There is no real relationship until two people have undergone challenges or hardships together. In those moments, loyalty plants the seeds for growth and fruit through the hardship.
Loyalty is upheld as the foundation of relationships throughout Scripture. Moses and Joshua, David and Jonathan, Jesus, and Mary Magdalene and many more teach about loyalty to God and to each other.
But perhaps the most direct example comes from a woman that walked the earth close to 3000 years ago. They are the words of Ruth to her mother-in-law Naomi.
Ruth 1:1-18
In the days when the judges ruled, there was a famine in the land. So a man from Bethlehem in Judah, together with his wife and two sons, went to live for a while in the country of Moab. The man’s name was Elimelek, his wife’s name was Naomi, and the names of his two sons were Mahlon and Kilion. They were Ephrathites from Bethlehem, Judah. And they went to Moab and lived there. Now Elimelek, Naomi’s husband, died, and she was left with her two sons. They married Moabite women, one named Orpah and the other Ruth. After they had lived there about ten years, both Mahlon and Kilion also died, and Naomi was left without her two sons and her husband. When Naomi heard in Moab that the Lord had come to the aid of his people by providing food for them, she and her daughters-in-law prepared to return home from there. With her two daughters-in-law she left the place where she had been living and set out on the road that would take them back to the land of Judah. Then Naomi said to her two daughters-in-law, “Go back, each of you, to your mother’s home. May the Lord show you kindness, as you have shown kindness to your dead husbands and to me. May the Lord grant that each of you will find rest in the home of another husband.” Then she kissed them goodbye and they wept aloud and said to her, “We will go back with you to your people.” But Naomi said, “Return home, my daughters. Why would you come with me? Am I going to have any more sons, who could become your husbands? Return home, my daughters; I am too old to have another husband. Even if I thought there was still hope for me—even if I had a husband tonight and then gave birth to sons— would you wait until they grew up? Would you remain unmarried for them? No, my daughters. It is more bitter for me than for you, because the Lord’s hand has turned against me!” At this they wept aloud again. Then Orpah kissed her mother-in-law goodbye, but Ruth clung to her. “Look,” said Naomi, “your sister-in-law is going back to her people and her gods. Go back with her.” But Ruth replied, “Don’t urge me to leave you or to turn back from you. Where you go I will go, and where you stay I will stay. Your people will be my people and your God my God. Where you die I will die, and there I will be buried. May the Lord deal with me, be it ever so severely, if even death separates you and me.” When Naomi realized that Ruth was determined to go with her, she stopped urging her.
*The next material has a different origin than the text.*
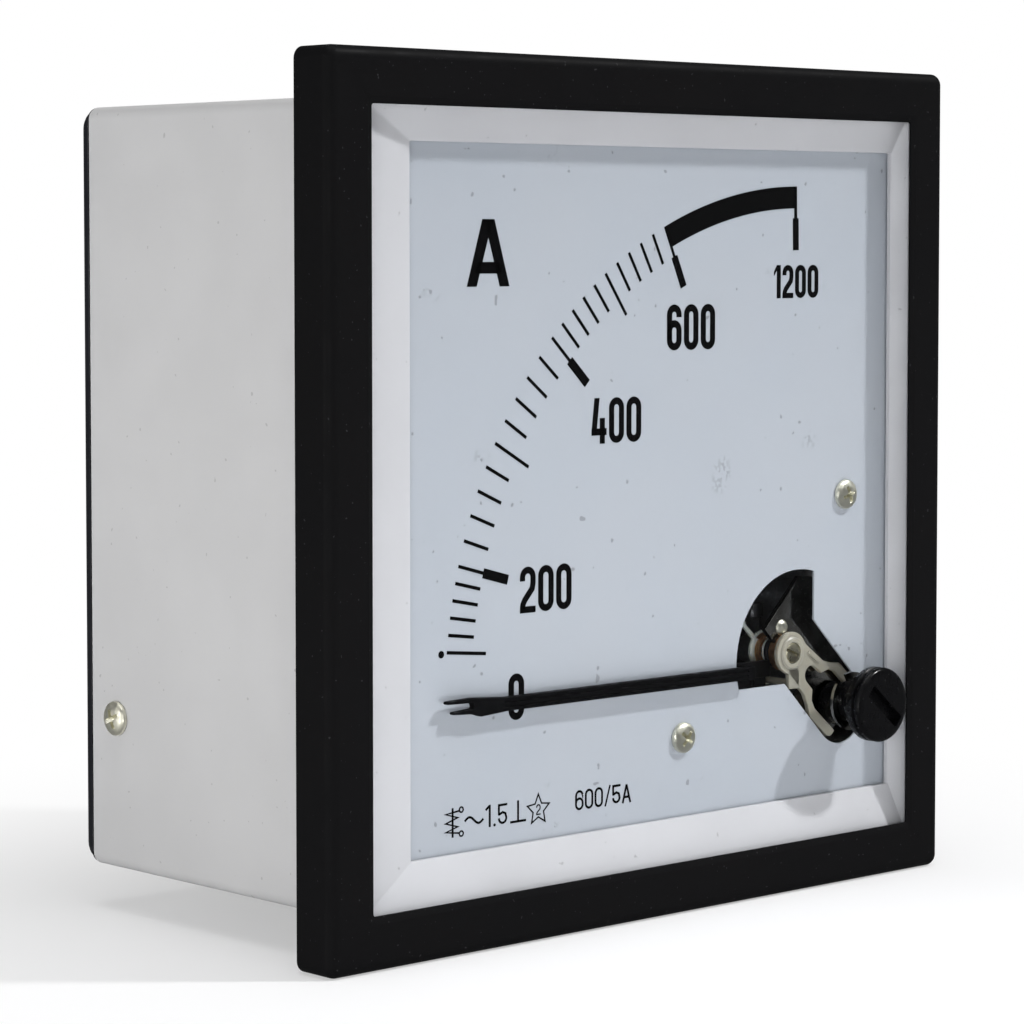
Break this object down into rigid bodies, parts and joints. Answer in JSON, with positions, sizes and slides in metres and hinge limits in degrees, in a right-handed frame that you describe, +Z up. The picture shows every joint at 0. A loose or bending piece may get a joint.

As we begin to look at Naomi and Ruth’s relationship, we see that they had endured a lot together. Their bond of loyalty had grown through immense suffering and grief together.
As Naomi plans to return to her home, she knows there is no prospect for her daughter-in-law’s there. Naomi urges them to leave behind their relationship in favor of a better more secure life.
Orpah concedes to her mother-in-laws request, but Ruth stands on loyalty. It’s the glue that holds us together in God honoring relationship.
Loyalty for Ruth represented a significant and life changing sacrifice. There was hardly any guarantee that it would all work out, but Ruth couldn’t forsake her relationship or her commitment to Naomi. That’s because her commitment to loyalty flowed from her character. Faithful and loyal love was at the core of who she was.
We can all recognize within ourselves that we want a friend like Ruth or even Sheriff Andy Taylor.
Someone who sticks with us, even when there’s nothing in it for them.
But the call of loyalty for us today- our call and commission as followers of Jesus- is to BE that friend, to be an Andy or a Ruth, or to be more exact- to be Christ like in our loyalty to others.
Loyalty is the essence, the character of God’s faithful love.
We experience the faithful, loyal, steadfast love of God through Christ Jesus- Friends loyal love is the message of the gospel.
John 13:34-35“
A new command I give you: Love one another. As I have loved you, so you must love one another. By this everyone will know that you are my disciples, if you love one another.”
To be loyal, faithful, un-swerving, constant and steadfast in relationship is to love out of the very nature of Christ within us.Loyalty flows from our Character, from our heart transformed by grace.
Why do I need to stick it out in relationship- Why should I put myself through that? Because we have been loved by an immeasurable and loyal love, and we are commanded to love others with that same love.
The way we engage relationship is to be so radical, so loyal, that the world knows we are different- that we belong to Christ. That’s loyalty. That’s honoring God in relationship, especially when the going gets tough.
Lord, give me the courage (and conviction) to love the people in my life with your selfless and loyal love.